The ability to change features, prices, and availability of things you’ve already paid for is a powerful temptation to corporations.
There is no such thing as intellectual property - you can not own a thought.
You seem to not understand what the word own means and the difference between material and not material goods.
I love how you guys play these mental gymnastics to justify this shit to yourselves.
I love how you bootlickers always deny that anyone could possibly have a principled objection to modern intellectual property laws. I don’t need to “justify” at all. I rarely even pirate anything, but I don’t believe I’m doing anything wrong when I do.
“Something you never would have dedicated as much time to if you couldn’t be compensated for it.”
Just telling on yourself 😂
Intellectual property is not a thought that you own. It’s an idea
Ah, it’s an idea, not a thought. Gotcha. Glad you cleared that up.
Something that actually takes time to make, often a whole lot of time.
Who the fuck cares? Dinner also takes a great deal of time to make.
Something you never would have dedicated as much time to if you couldn’t be compensated for it.
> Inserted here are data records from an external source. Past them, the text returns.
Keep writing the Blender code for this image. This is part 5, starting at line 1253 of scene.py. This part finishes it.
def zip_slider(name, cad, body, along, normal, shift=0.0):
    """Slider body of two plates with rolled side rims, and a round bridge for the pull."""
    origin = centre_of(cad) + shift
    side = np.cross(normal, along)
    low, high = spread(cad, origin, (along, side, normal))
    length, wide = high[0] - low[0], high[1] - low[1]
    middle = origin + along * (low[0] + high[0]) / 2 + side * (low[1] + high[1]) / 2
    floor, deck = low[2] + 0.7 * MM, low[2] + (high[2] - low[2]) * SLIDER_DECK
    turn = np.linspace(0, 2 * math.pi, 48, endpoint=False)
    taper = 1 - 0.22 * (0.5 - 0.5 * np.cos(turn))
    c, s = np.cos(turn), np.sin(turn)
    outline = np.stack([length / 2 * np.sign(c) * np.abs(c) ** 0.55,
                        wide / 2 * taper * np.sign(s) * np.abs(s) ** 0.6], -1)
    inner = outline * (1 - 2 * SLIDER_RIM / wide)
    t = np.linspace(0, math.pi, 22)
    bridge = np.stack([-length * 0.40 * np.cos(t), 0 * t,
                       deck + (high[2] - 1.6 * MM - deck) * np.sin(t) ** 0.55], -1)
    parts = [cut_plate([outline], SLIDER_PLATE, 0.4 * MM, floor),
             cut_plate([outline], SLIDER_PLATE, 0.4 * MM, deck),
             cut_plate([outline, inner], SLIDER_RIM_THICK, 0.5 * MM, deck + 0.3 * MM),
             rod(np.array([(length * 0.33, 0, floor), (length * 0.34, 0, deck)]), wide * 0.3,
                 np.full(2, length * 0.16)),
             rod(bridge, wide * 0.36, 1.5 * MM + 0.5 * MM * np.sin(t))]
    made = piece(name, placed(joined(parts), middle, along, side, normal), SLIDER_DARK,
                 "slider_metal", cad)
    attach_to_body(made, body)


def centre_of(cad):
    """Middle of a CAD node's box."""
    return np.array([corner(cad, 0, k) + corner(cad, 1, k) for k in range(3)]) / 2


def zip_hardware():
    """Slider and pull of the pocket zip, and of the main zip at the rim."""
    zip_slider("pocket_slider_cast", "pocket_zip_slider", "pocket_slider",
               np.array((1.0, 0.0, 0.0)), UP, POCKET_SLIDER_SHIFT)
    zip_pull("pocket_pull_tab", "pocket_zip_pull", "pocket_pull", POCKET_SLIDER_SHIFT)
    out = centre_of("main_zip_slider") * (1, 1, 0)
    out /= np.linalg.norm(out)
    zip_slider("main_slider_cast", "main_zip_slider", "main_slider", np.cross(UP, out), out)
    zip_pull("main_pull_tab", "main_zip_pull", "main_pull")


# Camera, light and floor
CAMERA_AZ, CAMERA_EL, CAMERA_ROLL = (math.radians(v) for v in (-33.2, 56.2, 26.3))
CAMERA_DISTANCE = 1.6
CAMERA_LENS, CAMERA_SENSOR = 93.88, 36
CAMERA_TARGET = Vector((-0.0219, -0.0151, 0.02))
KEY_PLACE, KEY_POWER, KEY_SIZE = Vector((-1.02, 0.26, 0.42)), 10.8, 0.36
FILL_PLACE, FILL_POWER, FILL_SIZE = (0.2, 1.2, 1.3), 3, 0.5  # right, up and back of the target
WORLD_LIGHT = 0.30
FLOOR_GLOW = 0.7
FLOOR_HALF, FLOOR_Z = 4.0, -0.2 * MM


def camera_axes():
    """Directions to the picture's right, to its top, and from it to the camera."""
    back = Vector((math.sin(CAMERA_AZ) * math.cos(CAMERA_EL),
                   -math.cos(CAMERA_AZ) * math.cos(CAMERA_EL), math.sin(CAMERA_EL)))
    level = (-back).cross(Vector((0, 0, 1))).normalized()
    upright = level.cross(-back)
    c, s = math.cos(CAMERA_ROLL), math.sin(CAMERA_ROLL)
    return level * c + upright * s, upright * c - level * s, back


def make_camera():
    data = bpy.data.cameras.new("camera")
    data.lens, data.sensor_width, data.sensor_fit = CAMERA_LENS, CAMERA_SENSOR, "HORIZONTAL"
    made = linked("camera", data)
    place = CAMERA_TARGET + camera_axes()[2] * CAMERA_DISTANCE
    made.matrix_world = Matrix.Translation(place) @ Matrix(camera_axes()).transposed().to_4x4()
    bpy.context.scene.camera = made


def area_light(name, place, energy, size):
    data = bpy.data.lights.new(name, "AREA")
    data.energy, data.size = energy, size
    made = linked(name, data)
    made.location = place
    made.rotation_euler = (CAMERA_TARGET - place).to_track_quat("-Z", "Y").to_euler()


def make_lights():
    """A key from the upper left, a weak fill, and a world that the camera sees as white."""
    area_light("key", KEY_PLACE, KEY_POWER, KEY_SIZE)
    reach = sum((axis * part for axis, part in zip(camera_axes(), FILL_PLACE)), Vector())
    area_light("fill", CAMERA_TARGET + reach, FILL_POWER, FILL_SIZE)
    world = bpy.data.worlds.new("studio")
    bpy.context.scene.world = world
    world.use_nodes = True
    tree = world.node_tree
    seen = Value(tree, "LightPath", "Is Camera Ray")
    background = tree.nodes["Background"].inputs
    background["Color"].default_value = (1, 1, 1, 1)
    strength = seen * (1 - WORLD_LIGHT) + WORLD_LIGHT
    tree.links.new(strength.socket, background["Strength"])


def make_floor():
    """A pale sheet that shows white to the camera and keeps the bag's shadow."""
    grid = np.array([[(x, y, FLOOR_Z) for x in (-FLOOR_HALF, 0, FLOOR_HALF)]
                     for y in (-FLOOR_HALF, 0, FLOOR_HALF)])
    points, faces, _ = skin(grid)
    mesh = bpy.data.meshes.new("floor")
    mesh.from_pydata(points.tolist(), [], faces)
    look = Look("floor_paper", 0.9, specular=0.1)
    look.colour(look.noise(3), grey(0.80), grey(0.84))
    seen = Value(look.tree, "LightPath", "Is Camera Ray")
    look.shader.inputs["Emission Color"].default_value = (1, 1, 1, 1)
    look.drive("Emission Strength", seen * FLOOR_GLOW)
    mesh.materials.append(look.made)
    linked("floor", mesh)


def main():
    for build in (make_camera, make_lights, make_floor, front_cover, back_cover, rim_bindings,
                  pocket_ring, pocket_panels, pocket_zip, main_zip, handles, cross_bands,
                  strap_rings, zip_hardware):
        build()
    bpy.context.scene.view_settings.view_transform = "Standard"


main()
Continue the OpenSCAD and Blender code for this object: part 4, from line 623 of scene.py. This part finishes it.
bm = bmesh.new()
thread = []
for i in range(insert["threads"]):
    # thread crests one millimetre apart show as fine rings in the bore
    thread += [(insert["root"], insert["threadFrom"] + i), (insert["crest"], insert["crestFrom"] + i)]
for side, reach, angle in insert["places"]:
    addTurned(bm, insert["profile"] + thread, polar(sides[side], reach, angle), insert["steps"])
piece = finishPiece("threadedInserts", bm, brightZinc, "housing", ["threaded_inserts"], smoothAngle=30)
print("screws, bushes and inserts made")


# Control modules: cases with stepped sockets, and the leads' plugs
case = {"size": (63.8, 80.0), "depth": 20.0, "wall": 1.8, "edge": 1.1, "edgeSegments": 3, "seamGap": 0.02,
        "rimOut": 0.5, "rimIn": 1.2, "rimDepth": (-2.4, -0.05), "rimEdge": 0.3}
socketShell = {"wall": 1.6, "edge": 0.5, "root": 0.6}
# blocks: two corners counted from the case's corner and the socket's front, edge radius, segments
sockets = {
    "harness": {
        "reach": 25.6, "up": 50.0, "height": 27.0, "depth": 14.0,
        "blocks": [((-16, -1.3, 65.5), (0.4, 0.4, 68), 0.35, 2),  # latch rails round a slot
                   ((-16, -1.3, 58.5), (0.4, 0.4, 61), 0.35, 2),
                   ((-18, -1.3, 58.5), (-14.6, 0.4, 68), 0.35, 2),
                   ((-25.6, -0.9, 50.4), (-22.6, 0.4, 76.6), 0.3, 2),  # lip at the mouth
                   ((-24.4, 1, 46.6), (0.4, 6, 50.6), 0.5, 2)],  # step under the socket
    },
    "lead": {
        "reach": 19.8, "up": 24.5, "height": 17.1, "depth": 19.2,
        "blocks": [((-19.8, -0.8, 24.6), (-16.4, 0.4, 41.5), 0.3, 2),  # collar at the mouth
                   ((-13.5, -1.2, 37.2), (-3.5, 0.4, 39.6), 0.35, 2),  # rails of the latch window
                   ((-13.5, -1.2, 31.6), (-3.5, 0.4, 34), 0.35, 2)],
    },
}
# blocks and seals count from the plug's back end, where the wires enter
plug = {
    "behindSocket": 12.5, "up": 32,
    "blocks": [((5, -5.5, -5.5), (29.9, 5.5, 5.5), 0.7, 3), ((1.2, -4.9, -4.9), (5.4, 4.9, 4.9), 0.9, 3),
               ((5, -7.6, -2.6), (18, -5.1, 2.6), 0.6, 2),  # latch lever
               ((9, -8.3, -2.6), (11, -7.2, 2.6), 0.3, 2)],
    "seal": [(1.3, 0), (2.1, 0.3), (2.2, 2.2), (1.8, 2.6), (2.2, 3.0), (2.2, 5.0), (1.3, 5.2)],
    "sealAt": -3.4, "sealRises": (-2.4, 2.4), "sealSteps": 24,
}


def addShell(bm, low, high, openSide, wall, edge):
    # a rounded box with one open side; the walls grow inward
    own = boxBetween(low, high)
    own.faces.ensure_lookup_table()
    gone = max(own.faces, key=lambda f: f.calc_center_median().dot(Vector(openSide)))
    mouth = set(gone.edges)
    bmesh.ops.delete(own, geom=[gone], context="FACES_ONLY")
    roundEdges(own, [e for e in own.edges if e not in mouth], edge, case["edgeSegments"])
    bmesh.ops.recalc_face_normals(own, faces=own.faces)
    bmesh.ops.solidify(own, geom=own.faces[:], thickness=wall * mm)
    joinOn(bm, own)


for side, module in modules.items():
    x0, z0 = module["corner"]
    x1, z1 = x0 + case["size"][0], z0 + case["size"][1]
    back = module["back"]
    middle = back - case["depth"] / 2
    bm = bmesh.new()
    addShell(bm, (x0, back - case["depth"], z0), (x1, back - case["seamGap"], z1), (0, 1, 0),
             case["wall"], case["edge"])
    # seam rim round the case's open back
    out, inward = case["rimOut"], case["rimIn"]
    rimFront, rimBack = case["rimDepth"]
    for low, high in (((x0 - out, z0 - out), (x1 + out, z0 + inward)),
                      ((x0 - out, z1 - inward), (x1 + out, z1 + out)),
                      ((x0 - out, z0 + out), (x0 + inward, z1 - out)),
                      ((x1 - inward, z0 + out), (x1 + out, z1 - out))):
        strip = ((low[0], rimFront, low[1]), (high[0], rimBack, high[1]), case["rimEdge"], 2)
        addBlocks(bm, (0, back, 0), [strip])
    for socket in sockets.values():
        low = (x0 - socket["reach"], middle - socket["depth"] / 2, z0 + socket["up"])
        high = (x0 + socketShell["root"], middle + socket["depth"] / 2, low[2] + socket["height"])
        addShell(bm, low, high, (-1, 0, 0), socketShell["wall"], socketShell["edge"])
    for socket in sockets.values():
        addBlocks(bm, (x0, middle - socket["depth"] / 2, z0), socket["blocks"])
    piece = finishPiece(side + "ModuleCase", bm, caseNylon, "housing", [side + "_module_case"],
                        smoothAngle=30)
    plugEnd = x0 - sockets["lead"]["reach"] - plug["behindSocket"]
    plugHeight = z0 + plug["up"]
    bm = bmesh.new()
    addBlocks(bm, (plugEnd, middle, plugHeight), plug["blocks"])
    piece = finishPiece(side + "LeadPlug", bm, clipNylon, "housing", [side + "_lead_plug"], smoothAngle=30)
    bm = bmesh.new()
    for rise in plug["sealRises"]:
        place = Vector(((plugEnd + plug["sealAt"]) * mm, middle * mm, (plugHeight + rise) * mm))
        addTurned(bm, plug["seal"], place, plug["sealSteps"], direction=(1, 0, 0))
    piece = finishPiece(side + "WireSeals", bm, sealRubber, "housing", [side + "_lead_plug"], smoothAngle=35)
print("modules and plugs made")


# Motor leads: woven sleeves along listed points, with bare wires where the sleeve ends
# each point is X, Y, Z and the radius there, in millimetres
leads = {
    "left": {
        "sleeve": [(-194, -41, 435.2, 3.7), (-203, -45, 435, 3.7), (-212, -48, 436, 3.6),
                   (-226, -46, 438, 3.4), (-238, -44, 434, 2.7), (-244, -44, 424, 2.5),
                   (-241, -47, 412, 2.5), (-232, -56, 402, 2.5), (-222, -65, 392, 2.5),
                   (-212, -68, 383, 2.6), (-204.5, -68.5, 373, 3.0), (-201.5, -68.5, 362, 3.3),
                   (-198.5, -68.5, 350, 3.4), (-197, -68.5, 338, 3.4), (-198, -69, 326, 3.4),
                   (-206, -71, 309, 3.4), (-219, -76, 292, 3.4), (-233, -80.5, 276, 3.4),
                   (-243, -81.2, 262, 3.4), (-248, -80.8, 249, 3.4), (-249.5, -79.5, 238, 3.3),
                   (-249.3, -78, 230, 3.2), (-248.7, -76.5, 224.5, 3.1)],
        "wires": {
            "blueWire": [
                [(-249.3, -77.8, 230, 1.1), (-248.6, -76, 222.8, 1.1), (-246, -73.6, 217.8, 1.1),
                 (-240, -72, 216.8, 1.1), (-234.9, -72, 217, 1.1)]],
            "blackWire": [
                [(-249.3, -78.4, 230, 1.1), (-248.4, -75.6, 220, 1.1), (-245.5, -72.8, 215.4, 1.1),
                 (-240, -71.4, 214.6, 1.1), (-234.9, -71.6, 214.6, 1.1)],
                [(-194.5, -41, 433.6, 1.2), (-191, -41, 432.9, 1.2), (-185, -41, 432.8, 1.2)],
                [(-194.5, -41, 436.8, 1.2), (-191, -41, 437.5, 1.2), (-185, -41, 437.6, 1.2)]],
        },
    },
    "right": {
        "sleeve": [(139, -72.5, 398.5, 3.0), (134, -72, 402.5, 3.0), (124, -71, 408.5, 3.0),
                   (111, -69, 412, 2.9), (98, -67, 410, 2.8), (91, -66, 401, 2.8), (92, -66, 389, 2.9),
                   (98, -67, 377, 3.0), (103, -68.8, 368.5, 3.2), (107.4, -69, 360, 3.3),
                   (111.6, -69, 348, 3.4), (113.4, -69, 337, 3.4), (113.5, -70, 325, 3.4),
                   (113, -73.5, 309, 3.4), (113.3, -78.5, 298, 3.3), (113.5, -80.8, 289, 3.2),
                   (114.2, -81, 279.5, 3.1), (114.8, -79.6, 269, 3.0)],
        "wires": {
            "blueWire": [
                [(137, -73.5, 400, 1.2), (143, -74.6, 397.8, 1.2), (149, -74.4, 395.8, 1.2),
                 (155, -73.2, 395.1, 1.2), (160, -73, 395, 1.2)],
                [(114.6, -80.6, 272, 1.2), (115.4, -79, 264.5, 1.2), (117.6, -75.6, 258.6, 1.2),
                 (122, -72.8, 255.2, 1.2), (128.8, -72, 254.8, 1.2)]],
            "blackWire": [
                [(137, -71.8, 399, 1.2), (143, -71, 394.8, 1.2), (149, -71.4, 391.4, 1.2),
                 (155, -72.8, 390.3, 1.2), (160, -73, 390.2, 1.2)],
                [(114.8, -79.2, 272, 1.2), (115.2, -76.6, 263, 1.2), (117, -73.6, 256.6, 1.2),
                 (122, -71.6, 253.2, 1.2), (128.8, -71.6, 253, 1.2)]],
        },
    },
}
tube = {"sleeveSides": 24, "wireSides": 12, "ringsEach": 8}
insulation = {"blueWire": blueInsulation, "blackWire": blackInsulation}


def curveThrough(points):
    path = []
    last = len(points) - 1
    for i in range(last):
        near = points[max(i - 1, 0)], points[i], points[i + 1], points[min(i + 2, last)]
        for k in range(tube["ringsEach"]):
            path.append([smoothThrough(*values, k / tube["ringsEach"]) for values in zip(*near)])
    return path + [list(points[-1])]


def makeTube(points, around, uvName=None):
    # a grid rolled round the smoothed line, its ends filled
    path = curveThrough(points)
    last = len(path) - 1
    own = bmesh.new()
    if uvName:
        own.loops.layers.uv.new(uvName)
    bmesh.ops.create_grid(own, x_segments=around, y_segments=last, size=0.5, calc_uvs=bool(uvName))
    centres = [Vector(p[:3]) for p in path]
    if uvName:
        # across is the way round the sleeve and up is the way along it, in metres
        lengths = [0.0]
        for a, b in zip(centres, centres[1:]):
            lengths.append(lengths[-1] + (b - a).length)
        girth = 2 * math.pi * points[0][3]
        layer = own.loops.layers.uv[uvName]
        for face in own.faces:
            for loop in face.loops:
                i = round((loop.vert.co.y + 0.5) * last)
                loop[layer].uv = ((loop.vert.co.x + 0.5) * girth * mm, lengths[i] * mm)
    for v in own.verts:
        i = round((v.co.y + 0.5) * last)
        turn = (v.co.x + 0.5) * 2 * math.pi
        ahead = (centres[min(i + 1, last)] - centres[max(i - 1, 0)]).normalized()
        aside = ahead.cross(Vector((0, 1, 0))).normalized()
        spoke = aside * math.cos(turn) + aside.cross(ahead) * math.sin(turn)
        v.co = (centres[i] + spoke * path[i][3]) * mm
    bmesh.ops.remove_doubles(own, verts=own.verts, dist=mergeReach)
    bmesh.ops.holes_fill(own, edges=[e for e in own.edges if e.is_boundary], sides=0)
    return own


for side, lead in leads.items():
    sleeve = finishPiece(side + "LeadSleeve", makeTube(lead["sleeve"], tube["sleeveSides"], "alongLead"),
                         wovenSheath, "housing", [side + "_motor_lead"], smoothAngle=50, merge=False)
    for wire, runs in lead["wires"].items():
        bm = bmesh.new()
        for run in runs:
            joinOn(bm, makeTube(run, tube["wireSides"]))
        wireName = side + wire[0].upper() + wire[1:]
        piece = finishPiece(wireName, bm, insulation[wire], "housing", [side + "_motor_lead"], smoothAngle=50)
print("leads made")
That’s not true. People have been telling stories and creating art since humanity climbed down from the trees. Compensation might encourage more people to do it, but there was never a time that people weren’t creating, regardless of compensation. In addition, copyright, patents and trademarks are only one way of trying to get compensation. The Sistine chapel ceiling was painted not by an artist who was protected by copyright, but by an artist who had rich patrons who paid him to work.
Maybe “Meg 2: The Trench” wouldn’t have been made unless Warner Brothers knew it would be protected by copyright until 2143. But… maybe it’s not actually necessary to give that level of protection to the expression of ideas for people to be motivated to make them. In addition, maybe the harms of copyright aren’t balanced by the fact that people in 2143 will finally be able to have “Meg 2: The Trench” in the public domain.
Intellectual property is a scam, the term was invented to convince dumb people that a government-granted monopoly on the expression of an idea is the same thing as “property”.
You can’t “steal” intellectual property, you can only infringe on someone’s monopoly rights.
This feels like an easy statement to make when it applies to Disney putting out new Avatar movies. Then, suddenly, you realize how extensively it causes problems when you’re a photographer trying to get magazines to pay for copies of the once-in-a-lifetime photo you took, instead of re-printing it without your permission.
“InfORMaTioN wANts tO Be FrEe, yO.”
Then, suddenly, you realize how extensively it causes problems when you’re a photographer trying to get magazines to pay for copies of the once-in-a-lifetime photo you took
That’s a pretty specific example. Probably because in many cases photographers are paid in advance. A wedding photographer doesn’t show up at the wedding, take a lot of pictures, then try to work out a deal with the couple getting married. They negotiate a fee before the wedding, and when the wedding is over they turn over the pictures in exchange for the money. Other photographers work on a salary.
Besides, even with your convoluted, overly-specific example, even without a copyright, a magazine would probably pay for the photo. Even if they didn’t get to control the copying of the photo, they could still get the scoop and have the picture out before other people. In your world, how would they “reprint” it without your permission? Would they break into your house and sneakily download it from your phone or camera?
For someone who bitches all over this thread about people strawmanning their position, this is a pretty fucking great reply.
Hint: one can be pissed about people throwing around the not-based-in-legal-reality term “intellectual property.” One can be pissed about people using it as part of a strategy to purposely confuse the public into thinking that copyright infringement is the same as theft, a strategy which has apparently worked mightily well on you. One can be all of those things, and yet still feel that copyright infringement is wrong and no one should be entitled to “literally everything someone else creates.”
What you posted was a textbook definition of a straw man.
If no one thinks that, why are you saying it right now?
Actual theft of intellectual property would involve somehow tricking the world into thinking you hold the copyright to something that someone else owns.
Isn’t ‘theft of intellectual property’ taking someone else’s work and try to pass it off as your own?